7. Corporations Can Spend Money at National Party Conventions
Both political parties will convene quadrennial national conventions to nominate their candidates for president and vice president in the summer of 2016. While federal law generally prohibits corporate contributions in connection with primary or general elections, there are several exceptions in connection with national conventions. First, a corporation may spend funds to host social events in conjunction with the conventions. (If government officials are invited to these events, applicable ethics or gifts laws should be consulted to ensure compliance with those rules.) Second, certain goods and services may be donated to a political party if the donor receives “promotional consideration.” For example, an auto manufacturer may provide vehicles for use by convention attendees in return for recognition as the official provider of transportation at the convention. Individuals and PACs (but not corporations or unions) also may donate money to a party’s convention fund to defray convention expenses. Finally, each convention city has a host committee that may help defray certain expenses related to the convention such as transportation and security. Of course these expenses are in addition to any expenses incurred by company officials who travel to and stay at the city. A corporation may not pay travel and housing expenses of any convention delegate.
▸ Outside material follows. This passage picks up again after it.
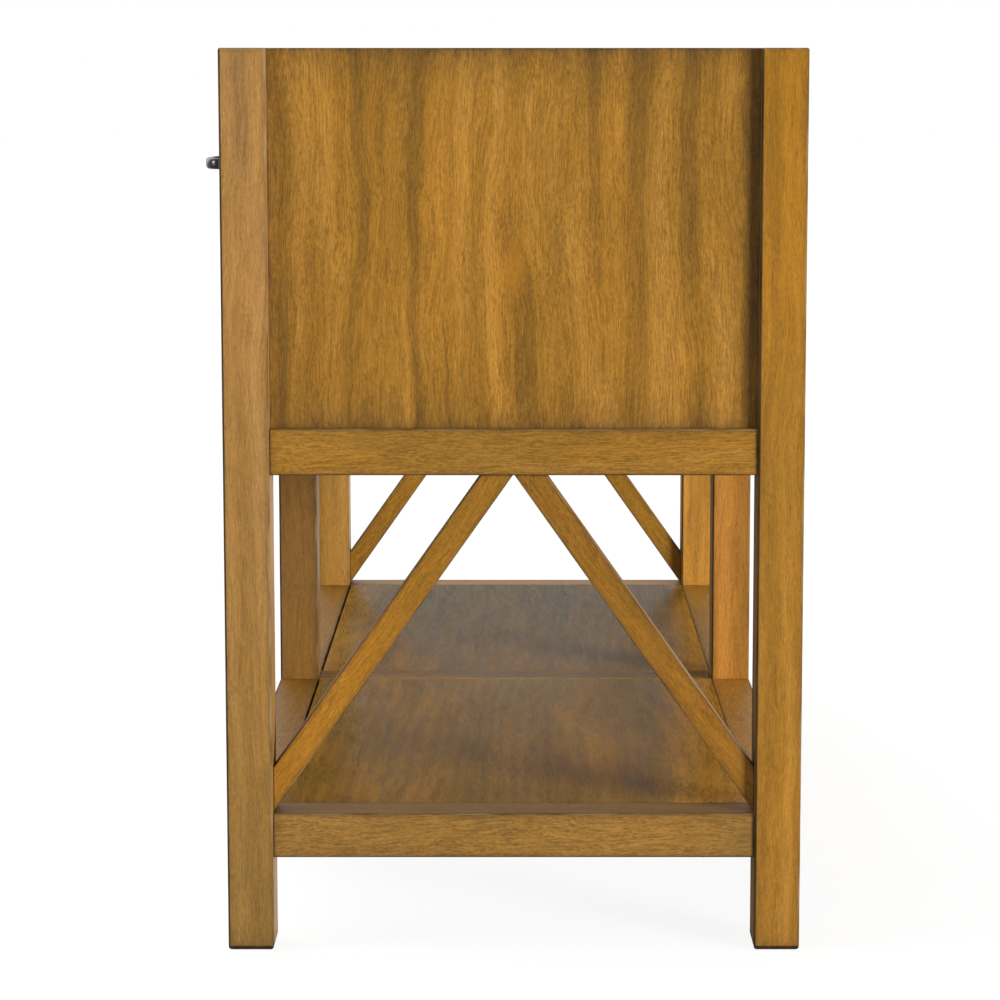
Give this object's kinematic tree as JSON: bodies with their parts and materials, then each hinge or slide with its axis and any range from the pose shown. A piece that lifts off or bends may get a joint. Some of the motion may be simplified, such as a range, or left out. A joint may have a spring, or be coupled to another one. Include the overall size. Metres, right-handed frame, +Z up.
{
  "type": "bathroom vanity unit",
  "caption": "Oak vanity cabinet on square legs, with inset drawers, arch pulls, braced sides, an open lower shelf and an open top for a basin.",
  "frame": {"origin": "on the floor, at the centre of the unit's plan with its pulls", "axes": "+X to the right as seen from the front, +Y to the back, +Z up; the drawers open along -Y"},
  "size_m": [1.219, 0.581, 0.864],
  "materials": {
    "oak_frame": "honey-brown stained oak under satin lacquer",
    "oak_panel": "stained oak, upright grain, satin lacquer",
    "oak_brace": "lighter stained oak, satin lacquer",
    "oak_front": "stained oak, level grain, satin lacquer",
    "shelf_board": "stained oak, semi-gloss lacquer",
    "box_wood": "plain pale wood, thin clear coat",
    "plywood": "birch plywood, unfinished",
    "black_metal": "black powder coat, semi-gloss",
    "zinc_steel": "zinc-plated rolled steel"
  },
  "bodies": {
    "cabinet": {"leg_front_left": "oak_frame", "leg_front_right": "oak_frame", "leg_front_centre": "oak_frame", "leg_back_left": "oak_frame", "leg_back_right": "oak_frame", "leg_back_centre": "oak_frame", "lower_side_rail_left": "oak_frame", "lower_side_rail_right": "oak_frame", "upper_side_rail_left": "oak_frame", "upper_side_rail_right": "oak_frame", "side_panel_left": "oak_panel", "side_panel_right": "oak_panel", "brace_front_left": "oak_brace", "brace_front_right": "oak_brace", "brace_back_left": "oak_brace", "brace_back_right": "oak_brace", "shelf_front_rails": "oak_frame", "shelf_back_rails": "oak_frame", "shelf_cross_rail": "oak_frame", "shelf_panel_left": "shelf_board", "shelf_panel_right": "shelf_board", "shelf_cleats": "oak_frame", "top_front_rail": "oak_frame", "mid_front_rail": "oak_frame", "bottom_front_rails": "oak_frame", "top_back_rails": "oak_frame", "bottom_back_rails": "oak_frame", "case_cross_rail": "oak_frame", "case_bottom_panels": "plywood", "case_bottom_cleats": "oak_frame", "divider_left": "oak_frame", "divider_right": "oak_frame", "centre_slide_rail": "oak_frame", "side_slide_cleats": "oak_frame", "corner_blocks": "oak_frame", "cabinet_slides": "zinc_steel", "sink_front": "oak_front", "sink_front_blocks": "oak_frame", "sink_front_pull": "black_metal"},
    "small_drawer_left": {"small_left_front": "oak_front", "small_left_box": "box_wood", "small_left_bottom": "plywood", "small_left_slides": "zinc_steel", "small_left_pull": "black_metal"},
    "small_drawer_right": {"small_right_front": "oak_front", "small_right_box": "box_wood", "small_right_bottom": "plywood", "small_right_slides": "zinc_steel", "small_right_pull": "black_metal"},
    "wide_drawer_left": {"wide_left_front": "oak_front", "wide_left_box": "box_wood", "wide_left_bottom": "plywood", "wide_left_slides": "zinc_steel", "wide_left_pull": "black_metal"},
    "wide_drawer_right": {"wide_right_front": "oak_front", "wide_right_box": "box_wood", "wide_right_bottom": "plywood", "wide_right_slides": "zinc_steel", "wide_right_pull": "black_metal"}
  },
  "joints": [
    {"name": "small_drawer_left_slide", "type": "slide", "parent": "cabinet", "child": "small_drawer_left", "axis": [0, -1, 0], "range_m": [0, 0.225]},
    {"name": "small_drawer_right_slide", "type": "slide", "parent": "cabinet", "child": "small_drawer_right", "axis": [0, -1, 0], "range_m": [0, 0.225]},
    {"name": "wide_drawer_left_slide", "type": "slide", "parent": "cabinet", "child": "wide_drawer_left", "axis": [0, -1, 0], "range_m": [0, 0.225]},
    {"name": "wide_drawer_right_slide", "type": "slide", "parent": "cabinet", "child": "wide_drawer_right", "axis": [0, -1, 0], "range_m": [0, 0.225]}
  ]
}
8. Finally, the Inauguration
Once the votes are counted and the winner is declared, there will be an inauguration of a president on January 20, 2017. The swearing-in of a president will be accompanied by several days of special events, balls, and a parade. As at a party convention, a corporation may host its own events and also donate funds to an inaugural committee. Donations to an official inaugural committee will be disclosed after the inaugural by the committee. In addition, the Lobbying Disclosure Act requires companies that are registered under that law to disclose donations to an inaugural committee. Other than that, the campaign finance laws do not apply and participants may literally dance the night away.